L'actualité mesurée
à l'aune de ceux qui la décrivent
La langue française, c'est peu dire qu'il connaît... Chaque jour que Dieu fait, Yvan Amar assiste au moindre de ses avatars, de ce poste d'observation ô combien privilégié que constitue le micro de RFI.
En ces jours placés sous le signe du « pour tous », ce dont il s'amuse à bon droit, il ne pouvait que chercher lui-même une audience plus vaste encore. C'est désormais chose faite (et bien faite) avec l'ouvrage que publient les éditions Larousse, Chroniques des mots de l'actualité. Du sherpa au végan, de la gouvernance à l'obsolescence, de la fake news à l'infox, nous voilà derechef confrontés à ces vocables qui ont pour mission d'habiller l'actualité, le fissent-ils moins sur mesure que sur le mode du prêt-à-porter.

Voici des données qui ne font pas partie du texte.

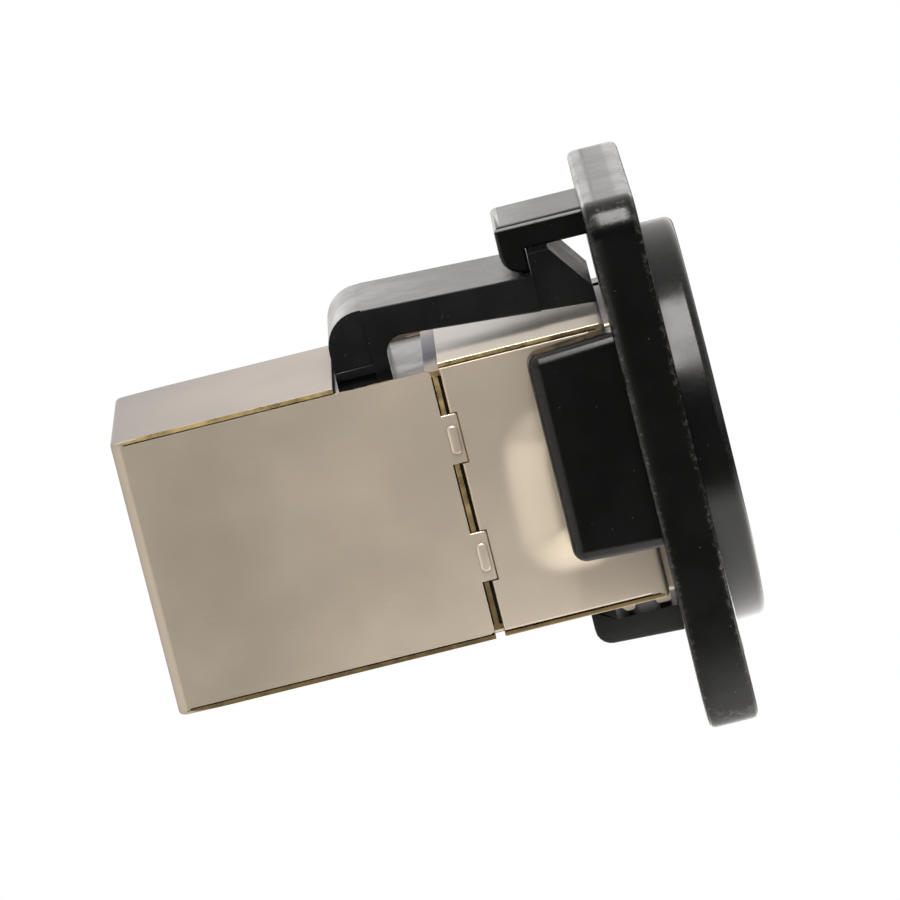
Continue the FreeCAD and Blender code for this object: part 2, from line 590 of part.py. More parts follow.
def latch_housing():
    """Moulded housing: sleeve round both inserts, latch foot, arm and catch."""
    body = new_body("latch_housing")
    length = "sleeve_front + board_thickness + sleeve_rear"
    sleeve = new_sketch(body, "sleeve_outline", "YZ_Plane", BOARD_FRONT + " + sleeve_front")
    centred(sleeve, SLEEVE_WIDTH, "-" + SLEEVE_BOTTOM, SLEEVE_TOP)
    pad(body, sleeve, length, reverse=True)
    bore = new_sketch(body, "sleeve_bore", "YZ_Plane", BOARD_FRONT + " + sleeve_front")
    centred(bore, "(%s + 2 * insert_gap)" % INSERT_WIDTH, "-(%s + insert_gap)" % INSERT_HALF,
            "(%s + insert_gap)" % INSERT_HALF)
    pocket(body, bore, length)

    side = new_sketch(body, "latch_side", "XZ_Plane")
    arm_front = PLATE_REAR + " - latch_front_gap"
    catch_rear = PLATE_REAR + " - hook_reach + hook_nose_width + latch_catch_gap"
    root = SLEEVE_TOP + " - latch_root"
    under_rear = ARM_TOP_REAR + " - latch_thickness"
    ramp_foot = ARM_UNDER_FRONT + " + latch_lip"
    polygon(side, [(FOOT_REAR, root), (FOOT_REAR, ARM_TOP_REAR), (catch_rear, ARM_TOP_FRONT),
                   (arm_front, ramp_foot), (arm_front, ARM_UNDER_FRONT),
                   (FOOT_FRONT, under_rear), (FOOT_FRONT, root)])
    pad(body, side, "latch_width", middle=True)
    heel = value(FOOT_REAR)
    crown = value(ARM_TOP_REAR)
    throat = value(under_rear)
    front_of_foot = value(FOOT_FRONT)
    round_edges(body, "latch_heel", "latch_bend",
                lambda at, span: near(at.x, heel) and near(at.z, crown) and span.y > 1)
    round_edges(body, "latch_throat", "latch_inner_bend",
                lambda at, span: near(at.x, front_of_foot) and near(at.z, throat) and span.y > 1)

    trim = new_sketch(body, "catch_trim", "XY_Plane", ARM_UNDER_FRONT + " - overcut")
    for sign in ("", "-"):
        edges = sorted((sign + "(latch_width / 2 - latch_catch_step)",
                        sign + "(latch_width / 2 + overcut)"), key=value)
        rectangle(trim, catch_rear, arm_front + " + overcut", edges[0], edges[1])
    pocket(body, trim, CATCH_TOP, reverse=True)
    catch = new_sketch(body, "catch_side", "XZ_Plane")
    polygon(catch, [(catch_rear, ARM_TOP_FRONT + " - latch_root"), (catch_rear, CATCH_TOP),
                    (catch_rear + " + latch_catch_flat", CATCH_TOP),
                    (arm_front, ramp_foot), (arm_front, ramp_foot + " - latch_root")])
    pad(body, catch, "latch_width - 2 * latch_catch_step", middle=True)

    ledge_top = SHELL_TOP + " + ledge_rise"
    panel_front = FOOT_REAR + " + latch_panel"
    for number, side_sign in enumerate(("-1", "1"), 1):
        recess = new_sketch(body, "foot_recess_%d" % number, "XZ_Plane",
                            side_sign + " * (latch_width / 2 + overcut)")
        rectangle(recess, FOOT_REAR + " - overcut", panel_front,
                  ledge_top, ARM_TOP_REAR + " + overcut")
        rectangle(recess, FOOT_REAR + " - overcut", panel_front,
                  SLEEVE_TOP + " + sleeve_gap", ledge_top + " - ledge_height")
        pocket(body, recess, "latch_recess + overcut", reverse=side_sign == "-1")
    return body


def turned(body):
    """Turns a piece of the front set over, end for end, into the rear set."""
    body.Placement.Rotation = FreeCAD.Rotation(FreeCAD.Vector(0, 1, 0), 180)
    body.setExpression("Placement.Base.x", bound("2 * " + MIDDLE))


def repeat_across(body, feature, name):
    """Repeats a cut at the contact pitch, to both sides of the first."""
    pattern = body.newObject("PartDesign::LinearPattern", name)
    pattern.Originals = [feature]
    pattern.Direction = (plane(body, "Y_Axis"), [""])
    pattern.setExpression("Length", bound("%d * contact_pitch" % (CONTACTS - 1)))
    pattern.Occurrences = CONTACTS
    body.Tip = pattern
    doc.recompute()
    return pattern


FIRST_CONTACT = "(-%s * contact_pitch)" % ((CONTACTS - 1) / 2)


def socket_insert(label):
    """Moulded socket: rim, body, plug cavity and a slot for each contact."""
    body = new_body(label)
    block = new_sketch(body, label + "_block", "YZ_Plane", INSERT_FACE)
    centred(block, INSERT_WIDTH, "-" + INSERT_HALF, INSERT_HALF)
    pad(body, block, "%s - %s" % (INSERT_FACE, INSERT_REAR), reverse=True)
    rim = new_sketch(body, label + "_rim", "YZ_Plane", INSERT_FACE)
    centred(rim, INSERT_WIDTH, "-" + BEZEL_HALF, BEZEL_HALF)
    pad(body, rim, "bezel_thickness", reverse=True)
    cavity = new_sketch(body, label + "_cavity", "YZ_Plane", INSERT_FACE)
    port_outline(cavity)
    pocket(body, cavity, "%s - %s - socket_back" % (INSERT_FACE, INSERT_REAR))
    slot = new_sketch(body, label + "_slot", "XZ_Plane",
                      "-%s - contact_width / 2 - contact_play" % FIRST_CONTACT)
    rectangle(slot, INSERT_REAR + " - overcut",
              "%s - contact_front + contact_play" % INSERT_FACE, "port_top - overcut",
              CONTACT_LEVEL + " + contact_thickness / 2 + contact_play")
    cut = pocket(body, slot, "contact_width + 2 * contact_play", reverse=True)
    repeat_across(body, cut, label + "_slots")
    return body


def contact_comb(label):
    """Comb that holds the eight contacts between insert and board."""
    body = new_body(label)
    block = new_sketch(body, label + "_block", "YZ_Plane", COMB_REAR)
    centred(block, "(%s - 2 * comb_inset)" % INSERT_WIDTH, CONTACT_LEVEL + " - comb_below",
            INSERT_HALF)
    pad(body, block, "comb_length")
    slot = new_sketch(body, label + "_slot", "XZ_Plane",
                      "-%s - contact_width / 2 - contact_play" % FIRST_CONTACT)
    half = "(contact_thickness / 2 + contact_play)"
    rectangle(slot, COMB_REAR + " - overcut", COMB_REAR + " + comb_length + overcut",
              "%s - %s" % (CONTACT_LEVEL, half), "%s + %s" % (CONTACT_LEVEL, half))
    cut = pocket(body, slot, "contact_width + 2 * contact_play", reverse=True)
    repeat_across(body, cut, label + "_slots")
    return body


def contact(label, number):
    """One contact: tail through the board, straight run, nose and sprung arm."""
    body = new_body(label)
    side = new_sketch(body, label + "_side", "XZ_Plane")
    tail = "(%s - board_thickness - contact_tail)" % BOARD_FRONT
    nose = "(%s - contact_front)" % INSERT_FACE
    tip = "(%s - contact_tip)" % INSERT_FACE
    upper = "(%s + contact_thickness / 2)" % CONTACT_LEVEL
    lower = "(%s - contact_thickness / 2)" % CONTACT_LEVEL
    slope = "((contact_drop - contact_bend) / (contact_tip - contact_front))"
    rise = "contact_thickness * sqrt(1 + %s ^ 2)" % slope
    inside = "%s - contact_thickness" % nose
    polygon(side, [(tail, lower), (tail, upper), (nose, upper), (nose, upper + " - contact_bend"),
                   (tip, upper + " - contact_drop"), (tip, upper + " - contact_drop + " + rise),
                   (inside, "%s - contact_bend - contact_thickness * %s + %s" % (upper, slope, rise)),
                   (inside, lower)])
    pad(body, side, "contact_width", middle=True)
    front = value(nose)
    round_edges(body, label + "_nose", "contact_thickness",
                lambda at, span: near(at.x, front) and span.y > 0.1)
    place = "(%d - %s) * contact_pitch" % (number, (CONTACTS + 1) / 2)
    body.setExpression("Placement.Base.y", bound(place))
    return body


def circuit_board():
    """Board between the two sets, with a row of holes for each."""
    body = new_body("circuit_board")
    board = new_sketch(body, "board_outline", "YZ_Plane", BOARD_FRONT)
    centred(board, "(%s + 2 * insert_gap - 2 * board_play)" % INSERT_WIDTH,
            "-(%s + insert_gap - board_play)" % INSERT_HALF,
            "(%s + insert_gap - board_play)" % INSERT_HALF)
    pad(body, board, "board_thickness", reverse=True)
    holes = new_sketch(body, "board_holes", "YZ_Plane", BOARD_FRONT)
    circle(holes, FIRST_CONTACT, CONTACT_LEVEL, "board_hole")
    circle(holes, FIRST_CONTACT, "-" + CONTACT_LEVEL, "board_hole")
    cut = pocket(body, holes, "board_thickness")
    repeat_across(body, cut, "board_hole_rows")
    return body


def build():
    pieces = [flange_frame(), front_shell(), rear_shell(), latch_housing(), circuit_board()]
    for end in ("front", "rear"):
        group = [socket_insert(end + "_socket"), contact_comb(end + "_comb")]
        for number in range(1, CONTACTS + 1):
            group.append(contact("%s_contact_%d" % (end, number), number))
        if end == "rear":
            for piece in group:
                turned(piece)
        pieces += group
    return pieces


def check(pieces):
    """Stops on any failed object or bad solid, before a file is written."""
    doc.recompute()
    for thing in doc.Objects:
        if "Invalid" in thing.State or "Error" in thing.State:
            raise RuntimeError("%s failed" % thing.Label)
    for piece in pieces:
        if piece.Shape.isNull() or not piece.Shape.isValid() or not piece.Shape.Solids:
            raise RuntimeError("%s has no good solid" % piece.Label)


def write(pieces):
    os.makedirs("parts", exist_ok=True)
    for piece in pieces:
        piece.Shape.exportStep("parts/%s.step" % piece.Label)
        print(piece.Label, len(piece.Shape.Solids), round(piece.Shape.Volume, 3))


parts = build()
check(parts)
write(parts)
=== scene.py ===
import math
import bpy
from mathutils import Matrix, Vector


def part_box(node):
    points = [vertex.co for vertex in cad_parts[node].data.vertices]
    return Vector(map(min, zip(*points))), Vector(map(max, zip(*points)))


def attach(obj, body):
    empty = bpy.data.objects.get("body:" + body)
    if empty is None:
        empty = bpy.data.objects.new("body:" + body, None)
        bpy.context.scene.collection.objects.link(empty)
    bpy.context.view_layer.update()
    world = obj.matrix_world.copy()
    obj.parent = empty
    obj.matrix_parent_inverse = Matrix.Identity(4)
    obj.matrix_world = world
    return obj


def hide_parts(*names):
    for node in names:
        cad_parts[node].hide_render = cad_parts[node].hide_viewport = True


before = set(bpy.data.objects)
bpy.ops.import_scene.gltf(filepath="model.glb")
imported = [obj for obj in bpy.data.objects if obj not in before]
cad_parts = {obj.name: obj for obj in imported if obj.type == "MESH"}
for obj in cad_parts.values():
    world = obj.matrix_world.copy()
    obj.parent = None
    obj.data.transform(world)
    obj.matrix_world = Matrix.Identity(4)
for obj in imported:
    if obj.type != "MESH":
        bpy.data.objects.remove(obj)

import types

import bmesh
import bpy
from mathutils import Matrix, Vector, noise

bl_info = {
    "name": "Panel network coupler",
    "version": (1, 0, 0),
    "blender": (4, 5, 0),
    "location": "3D View > Sidebar > Coupler",
    "description": "Builds a shielded network coupler with its panel flange and a white studio",
    "category": "Add Mesh",
}

MM = 0.001
SIDES = (-1, 1)
WHITE = (1.0, 1.0, 1.0, 1.0)
HALF_WIDTH = 8.025    # half the shells' width over their sides
SHELL_GAP = 0.55      # between the sides of the front and the rear shell
ARM_TIP = 9.87        # height of the latch arm's front end above the axis


# Node building

def link(tree, source, target):
    tree.links.new(source, target)


def feed(tree, socket, item):
    """Links an output to a socket, or sets a plain value there."""
    if isinstance(item, bpy.types.NodeSocket):
        link(tree, item, socket)
    else:
        socket.default_value = item


def add_node(tree, kind, **settings):
    """A node with its settings; a name of one of its inputs feeds that socket."""
    node = tree.nodes.new(kind)
    for name, setting in settings.items():
        title = name.replace("_", " ")
        if title in node.inputs:
            feed(tree, node.inputs[title], setting)
        else:
            setattr(node, name, setting)
    return node


def math_node(tree, operation, *items):
    node = add_node(tree, "ShaderNodeMath", operation=operation)
    for socket, item in zip(node.inputs, items):
        feed(tree, socket, item)
    return node.outputs[0]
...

Car il ne s'agit pas, on l'aura deviné, d'un banal catalogue : lesdits mots sont bien vite dépouillés de leur paille pour céder enfin la place au grain des choses. C'est qu'ils auraient tôt fait, ces malotrus, de penser à notre place, de nous endormir quand les enjeux d'aujourd'hui — voire ceux de demain — réclament au contraire que l'on se réveille au plus vite !
Applaudissons donc des deux mains (puisqu'il est de coutume, bizarrement, de le préciser) à ce décryptage de l'actualité par le biais des mots qui sont censés la dépeindre. Non sans conserver, comme l'ouvrage entier nous y encourage, notre sens critique. On reste étonné, par exemple, de ce « serial looser » de la page 188, qui, à l'évidence, doit plus aux mauvaises habitudes des médias qu'aux entrées de nos dictionnaires. Et tout autant du commentaire de l'auteur, lequel laisse croire qu'il s'agit là d'un mot anglais quand la langue en question, qu'elle soit de Shakespeare ou de Boris Johnson, ne connaît que to lose, avec un seul et unique « o » ! Robert lui-même qualifie de « fautive en anglais » cette graphie looser, sans doute obtenue « par analogie avec d'autres anglicismes : cool, foot, groom... »
Tant que nous y sommes, nous ne manquerons pas de nous récrier contre l'équivalent suggéré par Larousse, « loseur ». À tant faire que d'essayer, par substitution de suffixe, de réconcilier la graphie avec la prononciation française, ne siérait-il pas de franciser également la première syllabe ? La remarque vaut aussi pour ce monstrueux « leadeur », dont la... laideur et l'hétérogénéité nous feraient presque regretter l'anglicisme originel !
« Chronique des mots de l'actualité », par Yvan Amar (éditions Larousse) ; 224 p., 14,95 €.